Ulta Beauty partnered with NielsenIQ to survey more than 500 Gen Alpha children and teens on preferences, motivations, and how they interact with AI tools, according to Glossy. The research replaced assumption-based merchandising with documented behavior from the segment itself — a shift from age-group proxies to direct input.
The survey captured what Gen Alpha actually buys, why they buy it, and how they discover products. Ulta used the data to adjust product mix, in-store placement, and digital recommendation logic. The partnership with NielsenIQ provided third-party validation, making the findings defensible to vendors and internal stakeholders who allocate shelf space and marketing spend.

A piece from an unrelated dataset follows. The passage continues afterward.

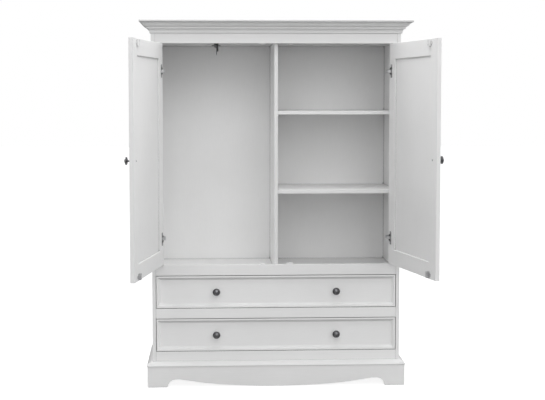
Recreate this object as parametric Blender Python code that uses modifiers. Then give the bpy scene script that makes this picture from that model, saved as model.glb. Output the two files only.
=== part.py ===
"""Two-door, two-drawer armoire with a moulded cornice, bracket-foot plinth,
hanging compartment, two shelves and a pull-out hanger rail.

World frame: metres, +Z up, X to the right, front towards -Y.  The origin is on
the floor, at the middle of the underside of the rear plinth board.
"""
import math

import bmesh
import bpy
from mathutils import Matrix, Vector

# ---------------------------------------------------------------- dimensions
MM = 0.001
GAP = 0.3                 # clearance kept between touching pieces
FRONT = -471.0            # y of the case front plane
HALF_W = 663.0            # half the outer width of the case
INNER = 644.0             # half the clear width between the side panels
CASE_D = 482.0            # case depth behind the front plane
BACK_D = 470.3            # depth of the back panel's front face
BOARD = 19.0              # thickness of shelves, divider, tops and bottoms
RAIL_T = 22.0             # thickness of front rails, doors and drawer fronts

TOP_Z = 1951.0            # top of the cornice
TOPBOARD_T = 10.0
CORNICE_Z0 = 1884.0       # underside of the cornice moulding
FRIEZE_Z0 = 1831.2        # underside of the rail above the doors
CEIL_Z = 1836.0           # underside of the inner top panel
FLOORRAIL_Z1 = 654.0      # top edge of the rail under the doors
FLOOR_Z = 622.0           # top face of the cabinet floor
D1_TOP, D1_BOT = 594.9, 421.0     # joint lines above and below the upper drawer
D2_TOP, D2_BOT = 363.8, 189.0     # the same for the lower drawer
JOINT = 1.5               # half of the gap round each drawer front
PLINTH_Z = 111.3          # top of the plinth boards
PLINTH_O = 26.6           # how far the plinth stands out from the case
PANEL_Z0 = 60.0           # bottom of the side panels, hidden by the plinth
BACK_Z0 = 120.0           # bottom of the back panel

DIVIDER_D = 25.0          # front of the centre divider behind the front plane
SHELF_D = 30.0            # front of the shelves
SHELF_HI_Z = 1473.5       # top faces of the two shelves
SHELF_LO_Z = 1050.0

DOOR_GAP = 2.0            # gap at the hinge edge, top and bottom of each door
DOOR_W = 640.5
DOOR_Z0 = FLOORRAIL_Z1 + DOOR_GAP
DOOR_Z1 = FRIEZE_Z0 - DOOR_GAP
DOOR_OPEN = {-1: 100.2, 1: 102.1}    # opening angle at rest, degrees
DOOR_REACH = {-1: 43.0, 1: 42.0}     # hinge corner to side panel when open
HINGE_Z = (797.0, 1684.0)
KNOB_S = 594.0            # door knob centre from the hinge edge
KNOB_Z = 1241.0
DRAWER_KNOB_X = 321.0

DRAWER_SIDE_T = 12.0
DRAWER_LEN = 430.0        # drawer box reach behind the front plane
HANGER_X = -317.0         # centre line of the pull-out hanger rail
HANGER_D0, HANGER_D1 = 30.0, 390.0

# ---------------------------------------------------------------- scene setup
for ob in list(bpy.data.objects):
    bpy.data.objects.remove(ob, do_unlink=True)

PARTS = bpy.data.collections.new("armoire")
bpy.context.scene.collection.children.link(PARTS)
CUTTERS = bpy.data.collections.new("armoire_cutters")
bpy.context.scene.collection.children.link(CUTTERS)

FINISH = {
    "paint": ((0.83, 0.83, 0.83, 1.0), 0.0, 0.42),
    "back": ((0.80, 0.80, 0.80, 1.0), 0.0, 0.55),
    "box": ((0.76, 0.75, 0.73, 1.0), 0.0, 0.60),
    "plastic": ((0.78, 0.78, 0.78, 1.0), 0.0, 0.35),
    "steel": ((0.42, 0.42, 0.43, 1.0), 1.0, 0.35),
    "black": ((0.03, 0.03, 0.03, 1.0), 0.6, 0.40),
    "pewter": ((0.10, 0.10, 0.105, 1.0), 0.9, 0.38),
}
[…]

The mechanism works because Gen Alpha does not behave like Millennials or Gen Z at the same age. They grew up with AI chat interfaces, short-form video, and creator economies already mature. Asking them directly what they want — and testing against their stated preferences — produces more accurate merchandising decisions than extrapolating from older cohorts. Ulta now knows which ingredients, packaging formats, and price points this segment prioritizes, and can stock accordingly before competitors close the same research gap.
A small physical-product brand runs the same play by surveying its own customer segment before expanding SKUs or channels. Use a free tool like Google Forms or Typeform. Write 8 to 12 questions: what they bought, why they bought it, what they almost bought instead, where they first heard about the product, what would make them buy again. Aim for 100 to 200 responses. Offer a 10% discount code or entry into a $50 gift card draw as incentive. Cost: under $100 if you already have an email list.
Segment the responses by purchase frequency and average order value. Look for patterns in the high-value repeat buyers: the features they mention, the language they use, the problems they solve with your product. Use that language in product descriptions, ad copy, and email. Adjust your product roadmap to match the features they request most. If 60% of repeat buyers mention a specific use case you never marketed, build the next product or bundle around that use case. You now have documented customer preference instead of founder intuition, and you can cite the survey when pitching retail or wholesale partners.
Ulta's research also covered AI tool interaction, signaling that Gen Alpha expects conversational interfaces and personalized recommendations as default. For a small brand, that translates to investing in post-purchase email sequences that ask follow-up questions and adjust recommendations based on responses. The research investment de-risks product development and makes every downstream marketing dollar more efficient because you are speaking to documented need instead of assumed demographic behavior.